The appalling decision by the Supreme Court to declare that "substantive due process" is bunk —despite it being the foundation behind the right to abortion, contraception, gay rights, and pretty much all the rest of what we think of as "privacy" — have left a lot of us wondering what to do about it.


As an aside: Samuel Alito wrote in Dobbs: "The Constitution makes no reference to abortion, and no such right is implicitly protected by any constitutional provision." Which is to say that James Madison and Alexander Hamilton were completely correct that if you make a list of rights, some people will imagine it to exclude everything else. So much for the Ninth Amendment.
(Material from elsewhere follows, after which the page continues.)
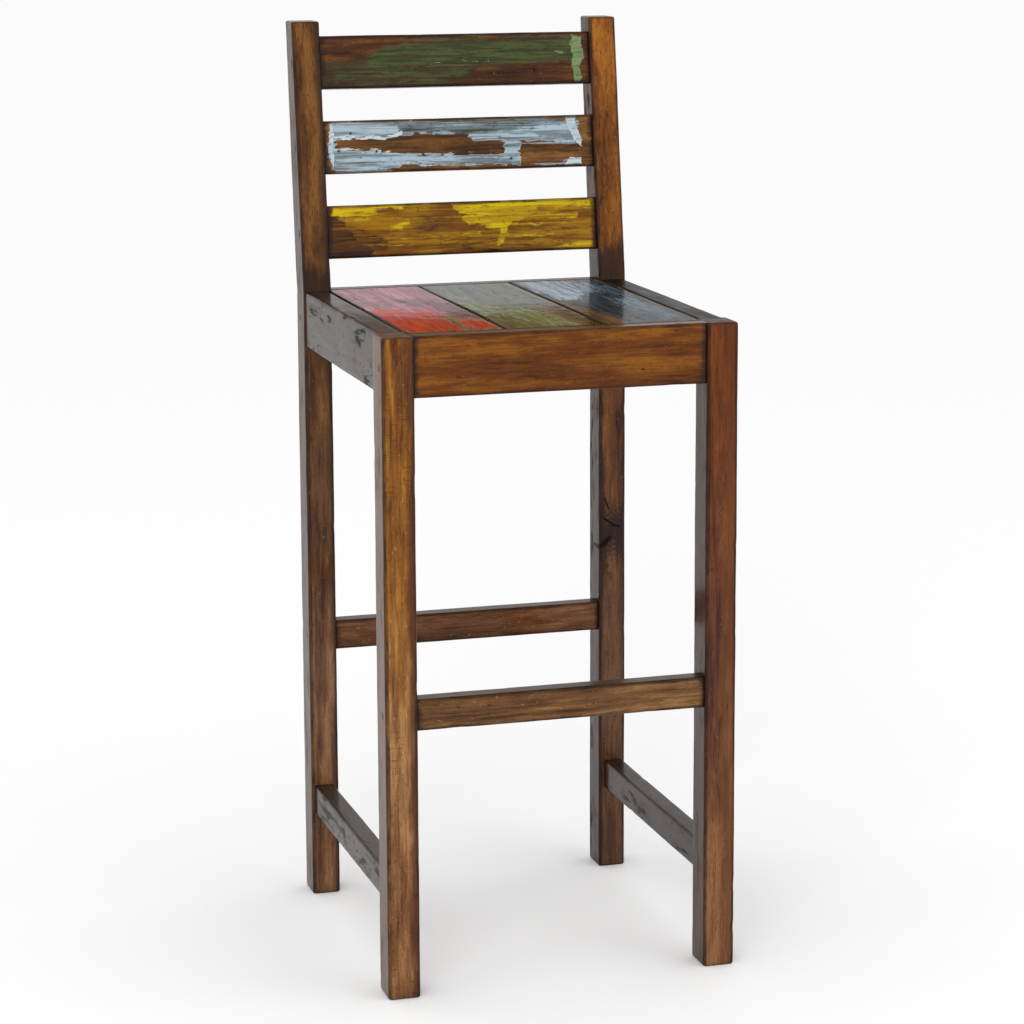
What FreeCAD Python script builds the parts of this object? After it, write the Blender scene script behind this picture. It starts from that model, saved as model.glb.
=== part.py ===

Alito also wrote about how the right to an abortion is not "deeply rooted in history." So here's Ben Franklin's recipe for an abortion. And did you know the Romans knew of an herb that was used for birth control and inducing miscarriage, and it was so popular that they ate it to extinction? (Apparently its fruit was heart-shaped, and that might actually be why we use a ❤️ for love even though hearts don't look like that at all.)


But really, I have no idea what's the most effective way to push back on this decision, except I am aware of this great list of organizations dedicated to funding access to reproductive health care for people who need it. On the list in Rhode Island is the Women's Health and Education Fund, which has been quietly doing this work here for decades, but there are entries for all the other states, too. So while I figure out what to do, donating to any of these seems like a good idea.


Pictured: The team from ARC Southeast, supporting women in Alabama, Florida, Georgia, Mississippi, South Carolina, and Tennesee. I admit it: I just liked the T-shirt in the lower right.